Wednesday, November 12, 2008

Century XX - XXI

Yet again, I responded to a question posed in an online forum, and stuck the response here. The original question posed was from someone who had just attended a concert featuring Boulez, Messiaen and Lutosławski, and found that he couldn't talk to his friends about it.

My experience with Difficult Century XX Music began when I was about 15 or so (fyi - that’s almost three decades back) when I suddenly found myself laboring under the likely misimpression that it was the “coolest” possible thing to seek out the most challenging music I could find and see if I was up to it or whether I could stretch my ears around it over time. All I remember having to begin with, really, was a 1979 Frank Zappa interview in which he referenced Schoenberg, Stravinsky, Webern, Varese and Conlon Nancarrow. Not bad to be going on with, though. Years later, the intellectual-exercise-for-its-own-sake aspect has faded, to be supplanted by a notion of “beauty” something like the very unsentimental way art critic Dave Hickey has used the term: as a challenge to other agendas. Good music is good music, and it usually sounds good, too, no matter how challenging it is. To that end, what I’m enjoying about Century XXI is how the XX musics have already begun to differentiate themselves.

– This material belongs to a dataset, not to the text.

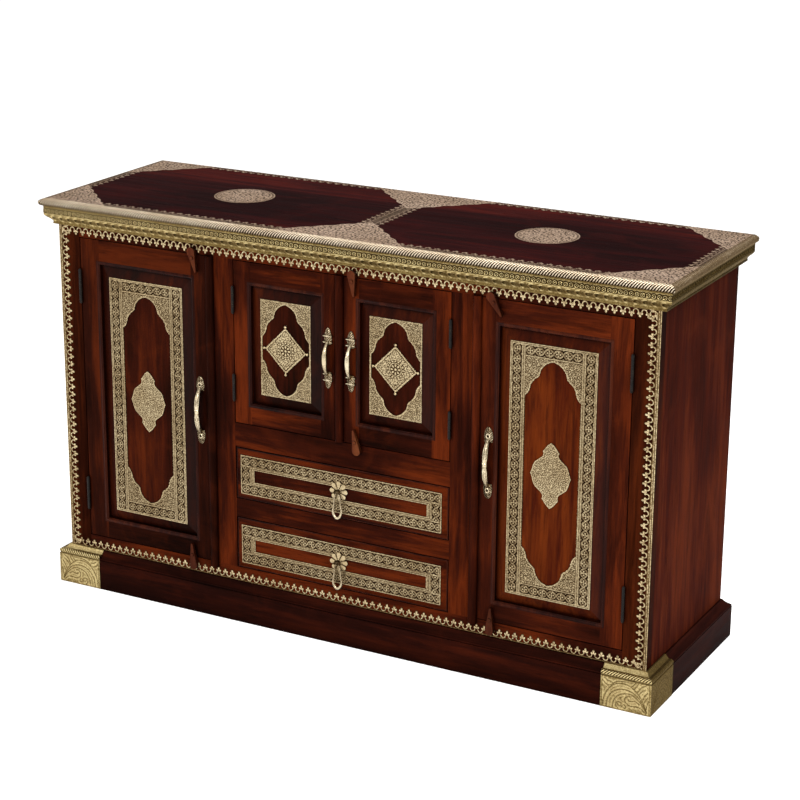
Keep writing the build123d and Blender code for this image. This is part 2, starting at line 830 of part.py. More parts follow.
def turn_latch(x, z, lean, tip_up, tip_reach, head_reach):
    """A wooden teardrop. Its tip points up or down and leans towards +X by some degrees."""
    direction = 1 if tip_up else -1
    turn = radians(-direction * lean)
    blade_plane = Plane(origin=(x, latch_back, z), x_dir=(cos(turn), 0, sin(turn)), z_dir=(0, -1, 0))
    with BuildPart() as blade:
        with BuildSketch(blade_plane):
            with Locations((0, -direction * head_reach)):
                Circle(latch_width / 2)
            with Locations((0, direction * (tip_reach - latch_tip_radius))):
                Circle(latch_tip_radius)
            make_hull()
            Circle(latch_screw_radius + joint_play, mode=Mode.SUBTRACT)
        extrude(amount=latch_thickness)
    return blade


def latch_screw(x, z):
    """The screw that holds a latch on its door."""
    shank_end = carcass_front + latch_screw_depth - latch_play
    head_back = latch_front - latch_screw_play
    with BuildPart() as screw:
        with BuildSketch(facing(shank_end)):
            with Locations((x, z)):
                Circle(latch_screw_radius)
        extrude(amount=shank_end - head_back)
        with BuildSketch(facing(head_back)):
            with Locations((x, z)):
                Circle(latch_screw_head_radius)
        extrude(amount=latch_screw_head_height)
    return screw


def build_latch(name, x, lean, tip_up, door_z, head_reach):
    """One latch near the top or the bottom edge of its door."""
    if tip_up:
        z = door_z[0] + latch_edge_distance
        blade = turn_latch(x, z, lean, True, bottom_latch_tip_reach, head_reach)
    else:
        z = door_z[1] - latch_edge_distance
        blade = turn_latch(x, z, lean, False, top_latch_tip_reach, head_reach)
    keep_group([blade, latch_screw(x, z)], name)


# ---------------------------------------------------------------- doors
def build_tall_door(name, side, latch_insets):
    """One outer door. side is -1 for the left door and 1 for the right one."""
    door_x = span(side * tall_free_edge, side * tall_hinge_edge)
    recess_x = span(side * (tall_free_edge + tall_stile_width), side * (tall_hinge_edge - tall_stile_width))
    recess_z = (tall_door_span[0] + tall_bottom_rail, tall_door_span[1] - tall_top_rail)
    latch_places = [
        (side * (tall_free_edge + latch_insets[0]), tall_door_span[1] - latch_edge_distance),
        (side * (tall_free_edge + latch_insets[1]), tall_door_span[0] + latch_edge_distance),
    ]
    boards = door_boards(door_x, tall_door_span, recess_x, recess_z, latch_places)
    bead_z = (crest_bottom_top + astragal_end_gap, crest_top_bottom - astragal_end_gap)
    bead = astragal(side * tall_free_edge, bead_z, door_x, tall_door_span)
    keep_group(boards + [bead], name + "_frame")
    keep(raised_panel(recess_x, recess_z), name + "_panel")

    half_width = (recess_x[1] - recess_x[0]) / 2 - bevel_width - arch_side_margin
    half_height = (recess_z[1] - recess_z[0]) / 2 - bevel_width - arch_end_margin
    window = cusped_window(half_width, half_height, arch_rise)
    plate = pierced_plate(recess_x, recess_z, window)
    centre = (middle_of(recess_x), middle_of(recess_z))
    plaque = pointed_medallion(centre, half_width - medallion_side_gap)
    keep_group([plate, plaque], name + "_brass")

    handle_x = side * (tall_free_edge + tall_handle_inset)
    keep(bow_handle(handle_x, middle_of(tall_door_span), tall_handle_length), name + "_handle")
    axis_x = side * (tall_hinge_edge + door_gap / 2)
    insets = (tall_hinge_bottom_inset, tall_hinge_top_inset)
    frame_halves, door_halves = hinge_pair(axis_x, -side, tall_door_span, tall_hinge_length, insets)
    keep_group(door_halves, name + "_hinge_leaves")
    return frame_halves


def build_mid_door(name, side, free_edge, latch_insets):
    """One middle door. The right one carries the bead that covers the meeting line."""
    door_x = span(free_edge, side * mid_hinge_edge)
    recess_x = span(side * mid_meeting_stile, side * (mid_hinge_edge - mid_stile_width))
    recess_z = (mid_door_span[0] + mid_bottom_rail, mid_door_span[1] - mid_top_rail)
    latch_places = []
    if latch_insets:
        latch_places = [
            (free_edge + latch_insets[0], mid_door_span[1] - latch_edge_distance),
            (free_edge + latch_insets[1], mid_door_span[0] + latch_edge_distance),
        ]
    pieces = door_boards(door_x, mid_door_span, recess_x, recess_z, latch_places)
    if side > 0:
        bead_z = (mid_door_span[0], crest_top_bottom - astragal_end_gap)
        pieces.append(astragal(0, bead_z, door_x, mid_door_span))
    keep_group(pieces, name + "_frame")
    keep(raised_panel(recess_x, recess_z), name + "_panel")

    half_width = (recess_x[1] - recess_x[0]) / 2 - bevel_width - lozenge_margin
    half_height = (recess_z[1] - recess_z[0]) / 2 - bevel_width - lozenge_margin
    window = cusped_window(half_width, half_height, lozenge_rise)
    plate = pierced_plate(recess_x, recess_z, window)
    centre = (middle_of(recess_x), middle_of(recess_z))
    plaque = diamond_plaque(centre, half_width - plaque_side_gap)
    keep_group([plate, plaque], name + "_brass")

    handle_z = middle_of(mid_door_span) - mid_handle_drop
    keep(bow_handle(side * mid_handle_offset, handle_z, mid_handle_length), name + "_handle")
    axis_x = side * (mid_hinge_edge + door_gap / 2)
    insets = (mid_hinge_bottom_inset, mid_hinge_top_inset)
    frame_halves, door_halves = hinge_pair(axis_x, -side, mid_door_span, mid_hinge_length, insets)
    keep_group(door_halves, name + "_hinge_leaves")
    return frame_halves


def build_doors():
    left_insets = (left_top_latch_inset, left_bottom_latch_inset)
    right_insets = (right_top_latch_inset, right_bottom_latch_inset)
    middle_insets = (middle_top_latch_inset, middle_bottom_latch_inset)
    left_meeting = -meeting_line - meeting_gap
    frame_halves = build_tall_door("left_door", -1, left_insets)
    frame_halves += build_tall_door("right_door", 1, right_insets)
    frame_halves += build_mid_door("middle_left_door", -1, left_meeting, ())
    frame_halves += build_mid_door("middle_right_door", 1, -meeting_line, middle_insets)
    keep_group(frame_halves, "hinge_frame_leaves")

    left_x = [-tall_free_edge - inset for inset in left_insets]
    right_x = [tall_free_edge + inset for inset in right_insets]
    middle_x = [inset - meeting_line for inset in middle_insets]
    top_head = top_latch_head_reach
    low_head = bottom_latch_head_reach
    mid_head = middle_bottom_latch_head_reach
    build_latch("left_top_latch", left_x[0], left_top_latch_lean, False, tall_door_span, top_head)
    build_latch("left_bottom_latch", left_x[1], left_bottom_latch_lean, True, tall_door_span, low_head)
    build_latch("middle_top_latch", middle_x[0], middle_top_latch_lean, False, mid_door_span, top_head)
    build_latch("middle_bottom_latch", middle_x[1], middle_bottom_latch_lean, True, mid_door_span, mid_head)
    build_latch("right_top_latch", right_x[0], right_top_latch_lean, False, tall_door_span, top_head)
    build_latch("right_bottom_latch", right_x[1], right_bottom_latch_lean, True, tall_door_span, low_head)


# ---------------------------------------------------------------- drawers
def drawer_front(front_x, front_z):
    """A board with a bevelled field that stands proud of the face frame."""
    bevel_back = drawer_field_front + drawer_bevel_depth
    with BuildPart() as front:
        with BuildSketch(facing(drawer_front_back)):
            window_rectangle(front_x, front_z, 0)
        extrude(amount=drawer_front_back - bevel_back)
        with BuildSketch(facing(bevel_back)):
            window_rectangle(front_x, front_z, 0)
        with BuildSketch(facing(drawer_field_front)):
            window_rectangle(front_x, front_z, -drawer_bevel_width)
        loft(ruled=True)
    return front


def drawer_box(box_x, box_z):
    """Two grooved sides, a back and a bottom board in the grooves."""
    long = (drawer_front_back, drawer_box_back)
    inner_x = grown(box_x, -drawer_side_thickness)
    bottom_z = (box_z[0] + drawer_bottom_lift, box_z[0] + drawer_bottom_lift + drawer_bottom_thickness)
    groove = board(grown(inner_x, drawer_groove_depth), long, grown(bottom_z, joint_play))
    sides = []
    for side_x in ((box_x[0], inner_x[0]), (inner_x[1], box_x[1])):
        plain_side = board(side_x, long, box_z)
        with BuildPart() as side:
            add(plain_side.part)
            add(groove.part, mode=Mode.SUBTRACT)
        sides.append(side)
    back_y = (drawer_box_back - drawer_side_thickness, drawer_box_back)
    back = board(inner_x, back_y, (bottom_z[1] + joint_play, box_z[1]))
    bottom_x = grown(inner_x, drawer_groove_depth - joint_play)
    bottom = board(bottom_x, long, bottom_z)
    return sides + [back, bottom]


def drawer_brass(front_x, front_z):
    """A plate on the drawer's field with a long window through it."""
    edge = drawer_bevel_width + drawer_brass_margin
    with BuildPart() as plate:
        with BuildSketch(facing(drawer_field_front)):
            window_rectangle(front_x, front_z, -edge)
        extrude(amount=brass_thickness)
        with BuildSketch(facing(drawer_field_front)):
            window_rectangle(front_x, front_z, -edge - drawer_brass_border)
        extrude(amount=brass_thickness, mode=Mode.SUBTRACT)
    return plate


def rosette(z, plate):
    """A round boss fitted to the plate's window, with two ears and the pin that the ring swings on."""
    ear_inner = ring_hub_length / 2 + ring_side_play
    ear_outer = ear_inner + ear_thickness
    with BuildPart() as boss:
        with BuildSketch(facing(drawer_field_front)):
            with Locations((0, z)):
                Circle(rosette_radius)
        extrude(amount=rosette_thickness)
        add(plate.part, mode=Mode.SUBTRACT)
        for start in (ear_inner, -ear_outer):
            with BuildSketch(Plane.YZ.offset(start)):
                with Locations((ring_pivot_y, z)):
                    Circle(ear_radius)
                with Locations((middle_of((ring_pivot_y, rosette_front)), z)):
                    Rectangle(rosette_front - ring_pivot_y, 2 * ear_radius)
            extrude(amount=ear_thickness)
        with BuildSketch(Plane.YZ.offset(-ear_outer)):
            with Locations((ring_pivot_y, z)):
                Circle(ring_pin_radius)
        extrude(amount=2 * ear_outer)
    return boss


def ring_pull(z):
    """A pear-shaped ring of round wire under a drilled hub."""
    bend = ring_width / 2 - ring_wire_radius
    bend_centre = ring_drop - ring_wire_radius - bend
    start = ring_hub_radius - ring_wire_radius / 2
    flare = asin(bend / (bend_centre - start))
    leave = (bend * cos(flare), bend * sin(flare) - bend_centre)
    swing = (flare - radians(90)) / 2
    belly = (bend * cos(swing), bend * sin(swing) - bend_centre)
    wire_plane = Plane(origin=(0, ring_pivot_y, z), x_dir=(1, 0, 0), z_dir=(0, -1, 0))
    with BuildPart() as strand:
        with BuildLine(wire_plane) as route:
            Line((0, -start), leave)
            ThreePointArc(leave, belly, (0, -bend_centre - bend))
        with BuildSketch(Plane(origin=route.line @ 0, z_dir=route.line % 0)):
            Circle(ring_wire_radius)
        sweep(path=route.line)
    other_strand = mirrored(strand)
    with BuildPart() as ring:
        add(strand.part)
        add(other_strand.part)
        with BuildSketch(Plane.YZ.offset(-ring_hub_length / 2)):
            with Locations((ring_pivot_y, z)):
                Circle(ring_hub_radius)
        extrude(amount=ring_hub_length)
        with BuildSketch(Plane.YZ.offset(-ring_hub_length / 2)):
            with Locations((ring_pivot_y, z)):
                Circle(ring_pin_radius + ring_play)
        extrude(amount=ring_hub_length, mode=Mode.SUBTRACT)
    return ring


def build_drawer(name, level):
    front_x = (door_gap - mullion_inner, mullion_inner - door_gap)
    front_z = (level + drawer_front_gap, level + drawer_opening_height - door_gap)
    keep(drawer_front(front_x, front_z), name + "_front")

    box_x = (drawer_side_play - mullion_inner, mullion_inner - drawer_side_play)
    box_bottom = level + drawer_slide_play
    keep_group(drawer_box(box_x, (box_bottom, box_bottom + drawer_box_height)), name + "_box")

    rosette_z = middle_of(front_z) + rosette_rise
    plate = drawer_brass(front_x, front_z)
    keep_group([plate, rosette(rosette_z, plate)], name + "_brass")
    keep(ring_pull(rosette_z), name + "_ring")


# ---------------------------------------------------------------- build
os.makedirs("parts", exist_ok=True)
build_plinth()
build_carcass()
build_face_frame()
build_top()
build_crest_strips()
build_doors()
for drawer_name, drawer_level in drawer_levels.items():
    build_drawer(drawer_name + "_drawer", drawer_level)
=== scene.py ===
from functools import reduce
from math import cos, pi, radians, sin, tau

import bpy
import numpy as np
from mathutils import Matrix, Vector


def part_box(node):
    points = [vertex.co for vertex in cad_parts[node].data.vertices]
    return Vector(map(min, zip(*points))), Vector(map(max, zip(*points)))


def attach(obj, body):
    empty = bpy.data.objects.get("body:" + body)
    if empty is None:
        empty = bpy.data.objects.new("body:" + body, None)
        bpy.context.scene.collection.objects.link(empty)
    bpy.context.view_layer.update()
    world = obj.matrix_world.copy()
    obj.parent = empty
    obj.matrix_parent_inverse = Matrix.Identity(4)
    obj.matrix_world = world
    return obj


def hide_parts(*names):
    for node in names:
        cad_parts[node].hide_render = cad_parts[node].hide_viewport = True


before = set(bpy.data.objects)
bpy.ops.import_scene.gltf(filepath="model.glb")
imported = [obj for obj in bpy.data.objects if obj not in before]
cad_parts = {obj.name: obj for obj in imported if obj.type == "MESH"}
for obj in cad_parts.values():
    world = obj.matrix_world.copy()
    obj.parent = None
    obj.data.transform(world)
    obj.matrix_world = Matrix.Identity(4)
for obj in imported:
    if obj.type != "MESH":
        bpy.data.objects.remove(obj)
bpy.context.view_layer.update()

# Looks of a brass-clad sideboard. Sizes are in millimetres unless a name or comment says otherwise.
MM = 0.001
FAR, TINY = 1e9, 1e-9

# ---------------------------------------------------------------- sizes
relief_step, band_step, overlay_step = 1.0, 0.9, 1.3  # of the meshes of the door, drawer and top plates
band_pitch, band_half = 20.9, 10.0  # of the plaited band: its loops, and half its width
crest_pitch, fringe_pitch = 18.1, 21.0  # of the crests on the carcass front and on the top
side_strip_rail = 6.5
ring_row_pitch, scroll_row_pitch = 11.7, 20.3
rope_pitch, cap_rope_pitch = 6.3, 6.6
plate_lift, plate_relief = 0.9, 0.96  # of the door and drawer plates, from the wood outwards
crest_relief = 1.35
door_band, drawer_band = 35.0, 31.5  # from a plate's edge to the sides of its window
tall_window_end, mid_window_side, mid_window_end = 34.0, 4.0, 6.0  # the same, for the other sides
window_rise, lozenge_rise = 78.0, 77.0  # of the cusped ends of the two kinds of window
tallest_short_handle = 72.0  # half its length
nose_inset = 5.5
drawer_bevel = 6.0


def box_mm(node):
    """Lowest and highest corner of a CAD node in millimetres."""
    low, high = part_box(node)
    return np.array(low) / MM, np.array(high) / MM


carcass_half = box_mm("side_panel_right")[1][0]
crest_low, crest_high = box_mm("crest_strips")
carcass_front = crest_high[1]
top_low, top_high = box_mm("nosing")
cornice_low, cornice_high = box_mm("cornice")


# ---------------------------------------------------------------- small maths
def smooth(low, high, x):
    """0 below low, 1 above high, and a smooth step between."""
    t = np.clip((x - low) / (high - low), 0, 1)
    return t * t * (3 - 2 * t)


def highest(*layers):
    """The highest of several layers at each point."""
    return reduce(np.maximum, layers)


def lowest(*layers):
    """The lowest of several layers at each point."""
    return reduce(np.minimum, layers)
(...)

I suspect it won’t be long before having Boulez, Messiaen and Lutosławski on the same program will engender cognitive dissonance. They don’t strike me as being all that similar, now. As a listener, I find Boulez’s doctrinaire serialism an awful lot like taking a beating to join the Crips, and frankly I don’t doubt that was how Boulez intended much of his music to function. I appreciate his “Pli Selon Pli” plenty when I listen hard, but only then and no more than that. On the other hand, I find much of Messiaen’s music to be beautiful without qualification. “Quartet for the End of Time” is like Miles Davis’ Kind of Blue for me – obvious in its appeal only because its means and its rigor give its unequivocal pleasures a special gravity. I’m also very fond of “From the Canyon to the Stars” and “Vingt Regards.” It’s like harder wood giving a hotter flame, when you get it going. It can also make all the earlier "classical” music that we think we understand sound even better, because what it cost its creators is made more apparent by our understanding of what it costs our contemporaries.

3 comments:

Erik N. said...

I happened to be listening to Messiaen's Meditations Sur Le Mystere do La Sainte Trinite on the subway this morning and reading your post I'm reminded of how enjoyable it was to hear his collage of old and new musical styles in one piece. As in much of his work he swings from birdsong passages to joyous plainchant to meditative drone to loud dissonant chords of terror, all moods of spiritual fervor. Since that fervor is his main mission he's happy to use 800 year old music like plainchant to represent a feeling because it will do the job better than anything he could come up with. Serialism as written by the strictest practitioners is driven to make something thoroughly new and unheard, excluding anything familiar, which makes their inclusion on the same program so jarring.

Unknown said...

Well you're over my head, but it was fun to read -- a Crips beating -- ha! I made some mind expanding forays in college, musical of course, picked up Stockhausen's Mikrofonie I from the Bainbridge library in the Bronx. I didn't get very far. I get Erik's point about serialism in the strictest sense, but with some of that stuff I have the same problem that I do with some contemporary visual art. It is made for a very small audience. Art for artists. Chalk one up for academia, but what about the rest of us? That said, I'm going to check out Messiaen.

said...

Mikrofonie I & II are a trip, man. The almighty tam-tam.